Pour en revenir au livre de Padura j’ai mis en illustration un article de La Stampa italienne du 20 juillet 1990 où Luis Mercader, le frère de Ramón, confie quelques informations. C’est le moment où s’effondrent dans le monde des millions de peur. Elles seront remplacées par d’autres mais pas dans le cadre d’une histoire qui serait un éternel recommencement. Luis Mercader indique mot pour un mot un passage du livre de Padura : «[à Moscou après son retour de prison] Il a commencé à travailler avec un groupe de réfugiés dirigé par Dolorès Ibarruri à une « Histoire de la Guerre d’Espagne ». Quand l’œuvre a été publié son nom n’est pas apparu parmi les signataires. Les communistes espagnols se méfiaient de lui… »

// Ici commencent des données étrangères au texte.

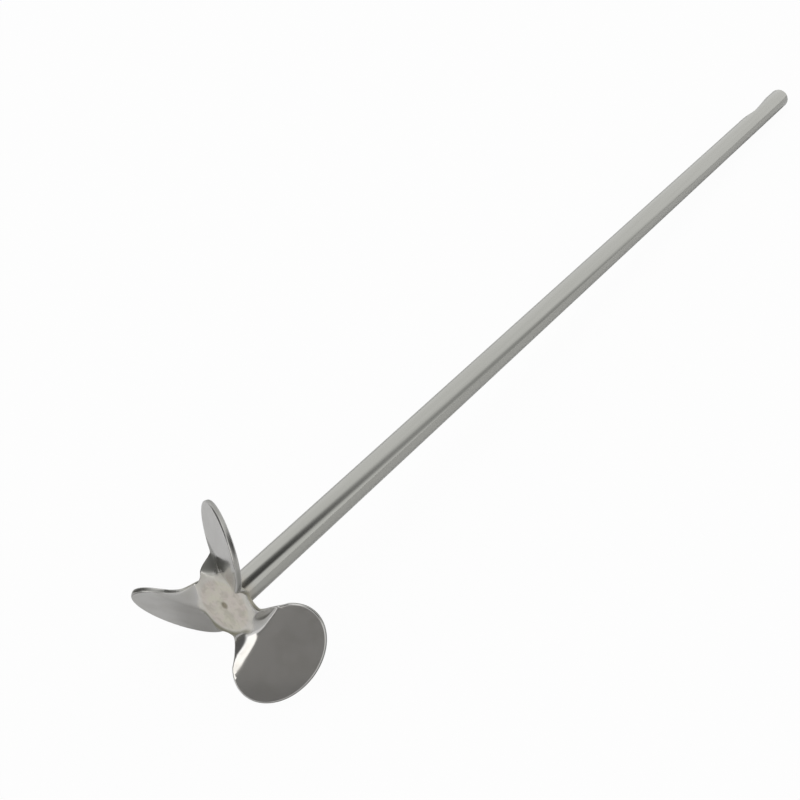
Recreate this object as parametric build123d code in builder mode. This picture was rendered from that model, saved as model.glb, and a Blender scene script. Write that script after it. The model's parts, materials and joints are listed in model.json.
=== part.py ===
from build123d import *
from math import asin, cos, degrees, pi, radians, sin, sqrt, tan
import os

# Shaft of an overhead stirrer: a polished round rod with a three-blade propeller stamped from
# one sheet, welded on its end. It lies at rest on two blades and on the rod's far end, with
# +X along the rod, away from the propeller, and +Z up. Lengths are in mm, angles in degrees.

# rod
rod_diameter = 8.0
rod_length = 398.5
rod_end_radius = 0.8

# worn scallop near the clamped end, on one side of the rod
scallop_length = 27.0
scallop_depth = 0.9
scallop_from_end = 22.0
scallop_angle = -50.0

# propeller, all in one sheet
sheet_thickness = 1.5
blade_count = 3
propeller_diameter = 58.0
lobe_length = 21.0
lobe_width = 29.0
neck_width = 14.8
notch_radius = 5.0
neck_straight = 0.3
twist_length = 4.4
pitch_angle = 35.0
rim_radius = 0.45

# centre punch mark in the ground front face of the hub
mark_diameter = 1.8
mark_depth = 0.4
mark_half_angle = 60.0

# fillet weld between rod and hub
weld_leg_on_hub = 2.6
weld_leg_on_rod = 2.2
weld_crown = 0.25
weld_bevel = 1.6

# rounds of the search for the rest, each about eight times as close as the last
rest_rounds = 20

blade_step = 360 / blade_count
lobe_centre = (propeller_diameter - lobe_length) / 2
neck_root = (neck_width / 2 + notch_radius) / tan(pi / blade_count) + neck_straight
lobe_root = neck_root + twist_length
half_sheet = sheet_thickness / 2
rod_reach = half_sheet + rod_length


def lobe_half_width(radius):
    """Half the width of the round lobe at a distance from the propeller's axis."""
    return lobe_width / 2 * sqrt(1 - ((lobe_centre - radius) / (lobe_length / 2)) ** 2)


def turned(plane, x=0, y=0, z=0):
    """The plane after a turn about its own axes."""
    return Plane(plane.location * Rotation(x, y, z))


def shaft_plane(roll, tilt, origin=(0, 0, 0)):
    """Plane across the shaft at the middle of the sheet: local X runs along the upright blade,
    and the normal runs up the rod."""
    level = Plane(origin, x_dir=(sin(radians(tilt)), 0, cos(radians(tilt))),
                  z_dir=(cos(radians(tilt)), 0, -sin(radians(tilt))))
    return turned(level, z=roll)


def blade_plane(shaft, number):
    """Plane of the flat sheet with local X along one blade."""
    return turned(shaft, z=number * blade_step)


def pitched_plane(blade, pitch):
    """Plane of the sheet after a turn about the blade's own length."""
    return turned(blade, x=-pitch)


def lobe_reach(shaft, number, direction):
    """How far one lobe reaches in a direction, from the shaft plane's origin."""
    lobe = pitched_plane(blade_plane(shaft, number), pitch_angle)
    along, across, through = (direction.dot(d) for d in (lobe.x_dir, lobe.y_dir, lobe.z_dir))
    oval = sqrt((lobe_length / 2 * along) ** 2 + (lobe_width / 2 * across) ** 2)
    oval -= rim_radius * sqrt(along ** 2 + across ** 2)
    return lobe_centre * along + oval + (half_sheet - rim_radius) * abs(through) + rim_radius


def rod_end_reach(shaft, direction):
    """How far the rod's far end reaches in a direction, from the shaft plane's origin."""
    along = direction.dot(shaft.z_dir)
    rim = rod_diameter / 2 - rod_end_radius
    return ((rod_reach - rod_end_radius) * along + rim * sqrt(max(0, 1 - along ** 2))
            + rod_end_radius)


def reach(shaft, direction):
    """How far the whole shaft reaches in a direction, from the shaft plane's origin."""
    lobes = (lobe_reach(shaft, number, direction) for number in range(blade_count))
    return max(rod_end_reach(shaft, direction), *lobes)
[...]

En 1994, aux Editions du Seuil, un responsable du KGB, Pavel Anatolievitch Soudoplatov a publie ses mémoires où il évoque l’assassinat de Trostky et donc Mercader. Il est évident aujourd’hui qu’il y a plusieurs erreurs car dans les services secrets les cloisonnements font que même un bras droit de Beria n’avait pas tous les éléments, malgré sa rencontre avec Mercader en 1969. Il considère par exemple que Mercader est passé de Barcelone à Paris sans l’étape en URSS où il subira pendant un an un lavage de cerveaux. J’ajoute que contrairement à l’indication de Pierre Broué, Mercader n’est pas mort en 1979 mais le 18 octobre 1978 ayant été libéré de prison en 1960. Il passa quatre ans à Cuba (il y arriva quand il se découvrit très malade le 22 avril 1974) mais à sa mort son corps a été transporté à Moscou.
De 1990 à 1994 la glasnot (la transparence autrement sérieuse que Wikileaks) a permis de découvrir des événements totalement incroyables mais je dois conclure car un homme qui aimait les chiens m’attend. Je travaille sur le cas de Renaud Jean dont je révélais dans le premier livre que je lui ai consacré en 1994 (publié seulement quinze après) son amour des chiens qui m’a été depuis confirmé (j’ai noté qu’une fois élu la seule taxe qu’il ait augmenté c’est la taxe sur les chiens). Après Padura je ne vais pas travailler de la même façon.